Anyway...the marriage has been strained to say the least. I don't consider myself a victim of extreme domestic abuse - I know there are many more people out there suffering from far more than I...but he has been physically abusive in the past and more so emotionally and verbally abusive quite often.
The part I don't understand is - he's like a drug - I for whatever reason don't seem to have enough courage to leave him.
Is there somewhere this courage comes from? I've left him before - but caved within two weeks and we were back together.
I feel like such a failure in life...I've married a child...and in some ways it's like I have to keep looking out for him because I feel compelled - as if I took the responsibility so keep going.
I'm just looking, at this point, for some type of emotional support.
If anyone is out there - who can help I would greatly appreciate hearing from you.
What you are feeling is normal. The average times an abuse victim leaves the offender is 11 times, before actually making the break for good. It is very confusing, one momemt they are loving you, saying your the best thing since slice cheese and the next they are saying that the bug under the rock is better than you. You are not sure what you feel, what to think and sometimes what is happening.

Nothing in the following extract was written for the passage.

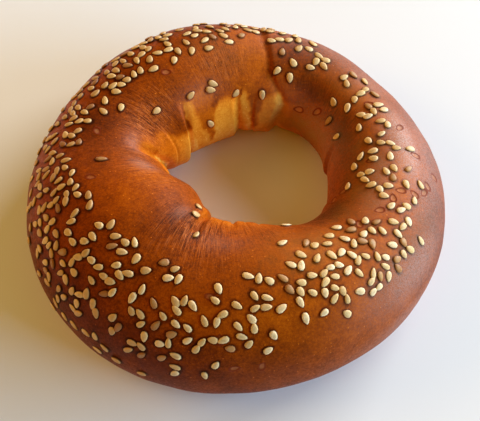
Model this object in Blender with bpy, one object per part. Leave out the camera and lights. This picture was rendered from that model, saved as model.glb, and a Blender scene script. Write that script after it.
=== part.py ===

A friend suggested to me the book "Why Does He Do That? Inside the Minds of Angry and Controlling Men" by Lundy Bancroft. Also look into counseling-calling the domestic abuse center should be able to help with this.
What you are feeling is normal. You are a beautiful, smart and intelligent woman. You are strong and can make it on your own. You are special and was not created to live this way. There is happiness out there for you. Just a little pep talk. Good Luck.